Task to carry out:
Exactly the lines from the one that contains "const limbs = growLimbs();" to the one that contains "if empty is", both lines included, should be copied, and no others.

Source material:

----

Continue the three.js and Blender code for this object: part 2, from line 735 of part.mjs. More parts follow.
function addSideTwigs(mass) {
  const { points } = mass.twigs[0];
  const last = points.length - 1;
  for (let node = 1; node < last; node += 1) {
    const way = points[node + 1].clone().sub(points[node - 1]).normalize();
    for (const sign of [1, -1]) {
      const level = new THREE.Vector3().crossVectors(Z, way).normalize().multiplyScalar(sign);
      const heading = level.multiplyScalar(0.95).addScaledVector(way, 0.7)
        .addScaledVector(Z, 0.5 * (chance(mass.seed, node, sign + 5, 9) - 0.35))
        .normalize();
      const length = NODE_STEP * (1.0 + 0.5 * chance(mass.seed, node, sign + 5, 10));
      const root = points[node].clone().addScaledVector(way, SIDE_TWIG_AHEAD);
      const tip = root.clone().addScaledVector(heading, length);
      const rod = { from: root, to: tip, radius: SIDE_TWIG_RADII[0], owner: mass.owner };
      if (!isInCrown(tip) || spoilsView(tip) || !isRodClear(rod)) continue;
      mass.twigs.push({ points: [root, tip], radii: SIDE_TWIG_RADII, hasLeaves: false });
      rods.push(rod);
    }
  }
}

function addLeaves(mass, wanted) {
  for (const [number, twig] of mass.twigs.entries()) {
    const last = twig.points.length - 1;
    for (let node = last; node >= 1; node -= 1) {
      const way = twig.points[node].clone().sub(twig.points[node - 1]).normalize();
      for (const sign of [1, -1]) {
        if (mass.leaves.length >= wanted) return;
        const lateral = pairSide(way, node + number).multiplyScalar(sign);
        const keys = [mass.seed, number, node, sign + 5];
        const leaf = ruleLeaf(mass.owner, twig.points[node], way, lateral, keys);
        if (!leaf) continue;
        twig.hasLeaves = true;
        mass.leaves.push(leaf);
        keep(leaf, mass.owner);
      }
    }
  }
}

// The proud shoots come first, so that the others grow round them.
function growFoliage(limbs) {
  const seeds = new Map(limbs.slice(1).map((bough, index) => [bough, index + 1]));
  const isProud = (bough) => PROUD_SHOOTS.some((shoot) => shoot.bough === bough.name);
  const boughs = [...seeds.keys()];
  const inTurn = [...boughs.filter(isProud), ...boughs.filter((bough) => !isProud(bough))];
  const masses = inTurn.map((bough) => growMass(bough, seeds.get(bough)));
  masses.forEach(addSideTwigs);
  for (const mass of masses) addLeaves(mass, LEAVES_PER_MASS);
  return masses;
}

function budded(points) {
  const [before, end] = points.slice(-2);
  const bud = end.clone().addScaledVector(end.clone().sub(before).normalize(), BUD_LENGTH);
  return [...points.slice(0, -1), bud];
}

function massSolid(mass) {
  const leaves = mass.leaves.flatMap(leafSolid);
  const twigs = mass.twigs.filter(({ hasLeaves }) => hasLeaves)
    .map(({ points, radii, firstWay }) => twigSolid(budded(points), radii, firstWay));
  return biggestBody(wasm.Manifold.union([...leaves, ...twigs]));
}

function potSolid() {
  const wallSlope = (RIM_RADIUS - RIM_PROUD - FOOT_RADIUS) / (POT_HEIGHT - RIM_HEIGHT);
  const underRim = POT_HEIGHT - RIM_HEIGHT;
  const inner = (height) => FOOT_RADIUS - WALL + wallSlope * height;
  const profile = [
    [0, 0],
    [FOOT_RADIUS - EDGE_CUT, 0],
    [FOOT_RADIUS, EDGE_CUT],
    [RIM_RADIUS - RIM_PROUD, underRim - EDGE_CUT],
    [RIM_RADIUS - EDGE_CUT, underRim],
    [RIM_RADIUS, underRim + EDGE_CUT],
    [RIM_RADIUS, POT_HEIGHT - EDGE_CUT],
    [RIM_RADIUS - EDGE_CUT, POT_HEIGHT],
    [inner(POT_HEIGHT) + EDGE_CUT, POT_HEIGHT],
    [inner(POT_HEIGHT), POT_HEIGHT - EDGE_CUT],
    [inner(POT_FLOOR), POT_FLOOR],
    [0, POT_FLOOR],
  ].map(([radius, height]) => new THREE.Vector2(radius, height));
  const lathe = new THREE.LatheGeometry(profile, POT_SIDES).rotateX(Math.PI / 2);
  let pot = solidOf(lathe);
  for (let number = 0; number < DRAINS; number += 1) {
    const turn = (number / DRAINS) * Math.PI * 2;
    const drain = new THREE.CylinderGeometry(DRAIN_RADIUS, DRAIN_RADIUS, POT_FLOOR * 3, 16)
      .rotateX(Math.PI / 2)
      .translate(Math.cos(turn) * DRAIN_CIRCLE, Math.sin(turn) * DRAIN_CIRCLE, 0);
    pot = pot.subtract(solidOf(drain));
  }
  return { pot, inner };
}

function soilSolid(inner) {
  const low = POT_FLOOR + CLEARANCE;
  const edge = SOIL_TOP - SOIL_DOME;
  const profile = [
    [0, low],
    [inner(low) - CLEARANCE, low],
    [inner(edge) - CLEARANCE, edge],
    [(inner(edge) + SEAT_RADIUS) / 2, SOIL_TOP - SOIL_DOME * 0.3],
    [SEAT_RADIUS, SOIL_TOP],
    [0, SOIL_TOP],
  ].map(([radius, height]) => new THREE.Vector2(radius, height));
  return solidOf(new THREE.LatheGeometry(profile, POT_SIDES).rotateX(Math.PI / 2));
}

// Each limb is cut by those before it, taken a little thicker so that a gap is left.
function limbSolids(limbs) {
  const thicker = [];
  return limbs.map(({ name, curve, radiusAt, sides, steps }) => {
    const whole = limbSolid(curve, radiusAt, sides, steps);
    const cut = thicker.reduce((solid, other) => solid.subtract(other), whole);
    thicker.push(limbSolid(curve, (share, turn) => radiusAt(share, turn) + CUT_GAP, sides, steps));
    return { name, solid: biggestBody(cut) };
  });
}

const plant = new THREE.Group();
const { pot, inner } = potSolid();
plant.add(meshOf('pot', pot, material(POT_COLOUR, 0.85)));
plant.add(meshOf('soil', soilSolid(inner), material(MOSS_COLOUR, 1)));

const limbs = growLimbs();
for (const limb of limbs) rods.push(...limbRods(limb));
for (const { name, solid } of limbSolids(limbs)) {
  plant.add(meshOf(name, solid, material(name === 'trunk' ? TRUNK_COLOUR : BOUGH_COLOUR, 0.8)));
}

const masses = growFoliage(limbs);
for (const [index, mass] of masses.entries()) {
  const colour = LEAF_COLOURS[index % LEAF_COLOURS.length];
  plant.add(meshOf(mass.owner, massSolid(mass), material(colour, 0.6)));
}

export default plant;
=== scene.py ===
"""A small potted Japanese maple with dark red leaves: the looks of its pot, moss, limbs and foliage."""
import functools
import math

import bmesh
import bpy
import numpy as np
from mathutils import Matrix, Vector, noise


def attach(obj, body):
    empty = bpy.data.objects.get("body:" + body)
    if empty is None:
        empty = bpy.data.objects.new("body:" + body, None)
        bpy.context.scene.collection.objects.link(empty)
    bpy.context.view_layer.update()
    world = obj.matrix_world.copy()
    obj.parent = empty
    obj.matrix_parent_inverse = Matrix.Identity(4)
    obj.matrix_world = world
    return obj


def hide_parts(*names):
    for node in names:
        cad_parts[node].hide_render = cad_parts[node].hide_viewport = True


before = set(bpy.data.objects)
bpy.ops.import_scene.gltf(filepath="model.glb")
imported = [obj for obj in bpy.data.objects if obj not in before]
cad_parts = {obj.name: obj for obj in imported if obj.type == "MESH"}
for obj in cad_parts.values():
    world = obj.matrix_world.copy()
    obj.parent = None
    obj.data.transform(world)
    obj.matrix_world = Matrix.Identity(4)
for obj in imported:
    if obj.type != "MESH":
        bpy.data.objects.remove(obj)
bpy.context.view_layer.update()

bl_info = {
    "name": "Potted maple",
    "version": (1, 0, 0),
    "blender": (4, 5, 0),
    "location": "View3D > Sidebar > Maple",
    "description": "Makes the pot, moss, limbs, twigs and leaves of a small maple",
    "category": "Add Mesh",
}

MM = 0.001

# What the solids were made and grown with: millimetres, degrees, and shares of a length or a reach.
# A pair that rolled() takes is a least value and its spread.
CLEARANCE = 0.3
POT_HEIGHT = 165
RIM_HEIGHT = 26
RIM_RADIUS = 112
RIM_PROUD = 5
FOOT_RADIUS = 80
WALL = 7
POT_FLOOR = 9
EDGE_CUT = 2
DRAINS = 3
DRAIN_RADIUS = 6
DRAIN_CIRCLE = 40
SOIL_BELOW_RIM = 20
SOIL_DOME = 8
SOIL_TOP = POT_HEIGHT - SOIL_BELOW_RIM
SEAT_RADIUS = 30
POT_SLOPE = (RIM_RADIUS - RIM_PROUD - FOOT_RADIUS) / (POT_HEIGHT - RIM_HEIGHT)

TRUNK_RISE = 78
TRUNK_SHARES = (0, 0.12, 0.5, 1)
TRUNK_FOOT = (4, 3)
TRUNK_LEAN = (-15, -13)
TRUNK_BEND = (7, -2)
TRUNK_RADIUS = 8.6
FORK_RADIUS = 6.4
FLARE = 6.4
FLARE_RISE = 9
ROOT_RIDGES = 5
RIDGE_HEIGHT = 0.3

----

Task answer:
const limbs = growLimbs();
for (const limb of limbs) rods.push(...limbRods(limb));
for (const { name, solid } of limbSolids(limbs)) {
  plant.add(meshOf(name, solid, material(name === 'trunk' ? TRUNK_COLOUR : BOUGH_COLOUR, 0.8)));
}

const masses = growFoliage(limbs);
for (const [index, mass] of masses.entries()) {
  const colour = LEAF_COLOURS[index % LEAF_COLOURS.length];
  plant.add(meshOf(mass.owner, massSolid(mass), material(colour, 0.6)));
}

export default plant;
=== scene.py ===
"""A small potted Japanese maple with dark red leaves: the looks of its pot, moss, limbs and foliage."""
import functools
import math

import bmesh
import bpy
import numpy as np
from mathutils import Matrix, Vector, noise


def attach(obj, body):
    empty = bpy.data.objects.get("body:" + body)
    if empty is None:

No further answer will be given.